“Yes, Guy’s rich and handsome, and everybody likes him. We were in college together.”
“You were!” Maddy exclaimed. “Then you know him well, and Jessie, and you’ve been to Aikenside often? There’s nothing in the world I want so much as to go to Aikenside. They say it is so beautiful.”
“Perhaps I’ll take you up there some day when you are strong enough to ride,” the doctor answered, thinking of his light buggy at home, and wondering he had not used it more, instead of always riding on horseback.
Dr. Holbrook looked much older than he was, and to Maddy he seemed quite fatherly, so that the idea of riding with him, aside from the honor it might be to her, struck her much as riding with Farmer Green would have done. The doctor, too, imagined that his proposition was prompted solely from disinterested motives, but he found himself wondering how long it would be before Maddy would be able to ride a little distance, just over the hill and back. He was tiring her, he knew, by talking to her so much; but somehow it was very delightful there in that sick-room, with the summer sunshine stealing through the window and falling upon the brown head resting on the pillows. Once he fixed the pillows, arranging them so nicely that grandma, who had come in from her hens and yeast cakes, declared “he was as handy as a woman,” and, after receiving a few general directions with regard to the future, “guessed, if he wan’t in a hurry, she’d leave him with Maddy a spell, as there were a few chores she must do.”
The doctor knew that at least a dozen people were waiting for him; but still he was in no hurry, he said, and so for half an hour longer he sat there talking of Guy, and Jessie, and Aikenside, and wondering he had never before observed how very becoming a white wrapper was to sick girls like Maddy Clyde. Had he been asked the question, he could not have told whether his other patients wore buff, or brown, or tan color; but he knew all about Maddy’s dress, and thought the dainty frill around her slender throat the prettiest thing that he had ever seen. At last he really must go, and, bidding Maddy good-bye, he started on his daily round of visits.
The Aikenside carriage was standing at Mrs. Conner’s gate when he returned, and Jessie came running out to meet him, followed by Guy, while Agnes, in most becoming attire, sat by the window, looking as unconcerned at his arrival as if it were not the very event for which she had been impatiently waiting. Jessie was a great pet with the doctor, and, lifting her lightly in his arms, he kissed her forehead where the golden curls were clustering, and said to her:
“I have seen Maddy Clyde. She asked for you, and why you do not come to see her, as you promised.”
“Mother won’t let me,” Jessie answered. “She says they are not fit associates for a Remington.”

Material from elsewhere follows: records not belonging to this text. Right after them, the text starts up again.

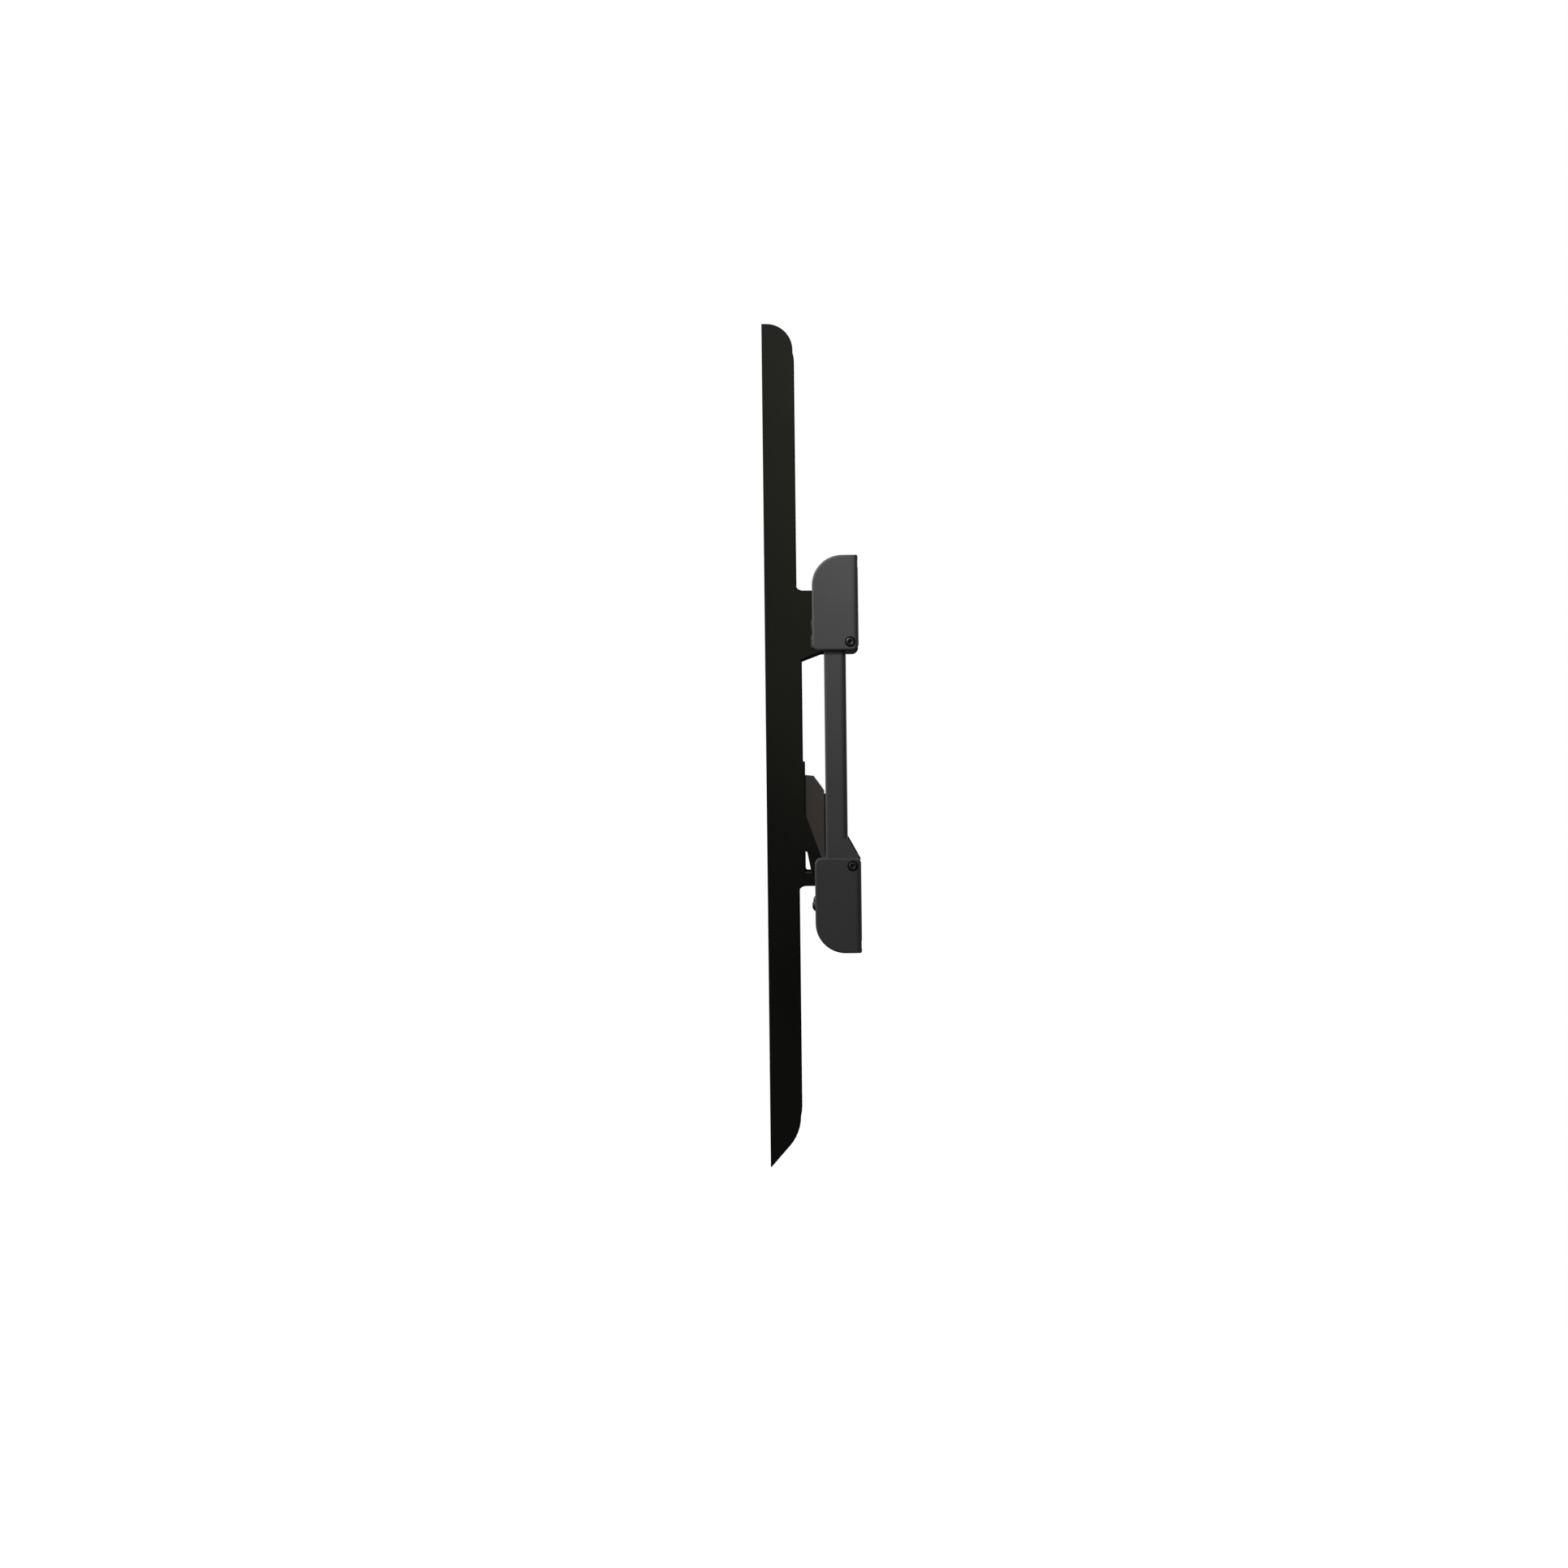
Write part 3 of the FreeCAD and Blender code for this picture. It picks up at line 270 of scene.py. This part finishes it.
def dome(low, high, radius, flat=0.25, count=7):
    """Rings that round off from a full radius at low to a small flat at high, or the other way down."""
    rings = []
    for step in range(count + 1):
        angle = math.pi / 2 * (1 - flat) * step / count
        rings.append((low + (high - low) * math.sin(angle) / math.sin(math.pi / 2 * (1 - flat)),
                      radius * math.cos(angle), plain))
    return rings


def cut_cross(piece, place, axis, size, depth):
    """A cross recess in a screw's head; place is the top of the head."""
    turned = Vector(axis).to_track_quat("Z", "Y").to_matrix()
    mesh = bmesh.new()
    for turn in (0, 90):
        spin = Matrix.Rotation(math.radians(turn + 20), 3, "Z")
        corners = []
        for height, long, wide in ((-depth, 0.55 * size, 0.16 * size), (0.4, size, 0.26 * size)):
            for x, y in ((-long, -wide), (long, -wide), (long, wide), (-long, wide)):
                spot = turned @ (spin @ Vector((x, y, height)))
                corners.append(mesh.verts.new(Vector(place) + spot * MM))
        for face in ((3, 2, 1, 0), (4, 5, 6, 7), (0, 1, 5, 4), (1, 2, 6, 5), (2, 3, 7, 6), (3, 0, 4, 7)):
            mesh.faces.new([corners[index] for index in face])
    cutter = smooth_piece("cutter", mesh)
    recess = piece.modifiers.new("recess", "BOOLEAN")
    recess.object = cutter
    recess.solver = "EXACT"
    recess.use_self = True
    bpy.context.view_layer.update()
    data = bpy.data.meshes.new_from_object(piece.evaluated_get(bpy.context.evaluated_depsgraph_get()))
    piece.modifiers.clear()
    piece.data = data
    bpy.data.objects.remove(cutter)


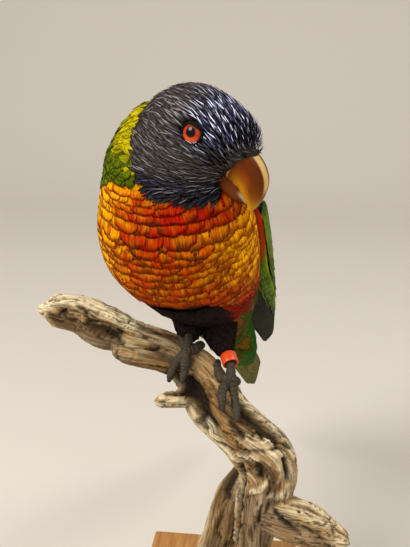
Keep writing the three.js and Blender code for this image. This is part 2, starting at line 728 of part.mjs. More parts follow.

There was a sudden flash of contempt on the doctor’s face, and a gleam of wrath in Agnes’ eyes as she motioned Jessie to be silent, and then gracefully received the doctor, who by this time was in the room. As if determined to monopolize the conversation, and keep it from turning on the Markhams, Agnes rattled on for nearly fifteen minutes, scarcely allowing Guy a chance for uttering a word. But Guy bided his time, and seized the first favorable opportunity to inquire after Madeline.
She was improving rapidly, the doctor said, adding, “You ought to have seen her delight when I gave her the bouquet. She wished me to thank you for her.”